TutteInstitute / fast_hdbscan

A fast multi-core implementation of HDBSCAN for low dimensional Euclidean spaces
BSD 2-Clause "Simplified" License
93 stars 8 forks source link

Plotting a a condense tree result using the hdbscan.plots.CondensedTree class #25

Open u3ks opened 1 week ago

u3ks commented 1 week ago

Hi all,

Im trying to plot the output of fast_hdbscan.cluster_trees.condense_tree using the hdbscan.plots.CondensedTree class . I tried converting the result like so:

ct_raw = np.rec.fromarrays((ct[0], ct[1], ct[2], ct[3]), dtype=[(' parent', np.intp),('child', np.intp),('lambda_val', float),('child_size', np.intp)])

Then passing it to the constructor - CondensedTree(ct_raw) - but i get an error that there are some parent nodes without children in the ct_raw array.

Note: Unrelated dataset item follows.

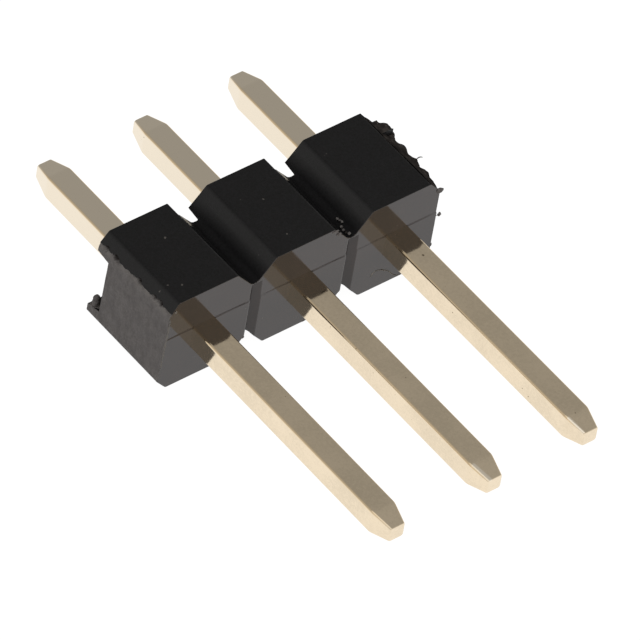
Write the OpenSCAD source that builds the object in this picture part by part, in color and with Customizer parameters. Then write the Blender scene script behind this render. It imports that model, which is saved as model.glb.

Specifically, the .max() call below (from the hdbscan.plots.CondensedTree.get_plot_data) throws the exception that its being called on an empty array:

` for c in range(last_leaf, root - 1, -1):

        cluster_bounds[c] = [0, 0, 0, 0]

        c_children = self._raw_tree[self._raw_tree['parent'] == c]
        current_size = np.sum(c_children['child_size'])
        current_lambda = cluster_y_coords[c]
        cluster_max_size = current_size
        cluster_max_lambda = c_children['lambda_val'].max()`

Do you have any pointers how to convert between the two representations or how to change the get_plot_data function?

lmcinnes commented 5 days ago

You may have ended up with a condensed forest instead of a condensed tree. That shouldn't really be possible, but perhaps there is a bug that makes it possible? I would need to see the actual tree data to diagnose...

u3ks commented 4 days ago

Actually, I think I found the issue - it was because I was testing out the new sample weights functionality and I had a sample weight instance that was larger than the specified min_cluster_size.

Maybe throwing a warning for this in the initial tree construction would be beneficial?

lmcinnes commented 3 days ago

Yes, that might be something that would be sensible. The sample weight stuff is pretty new so it isn't well tested yet.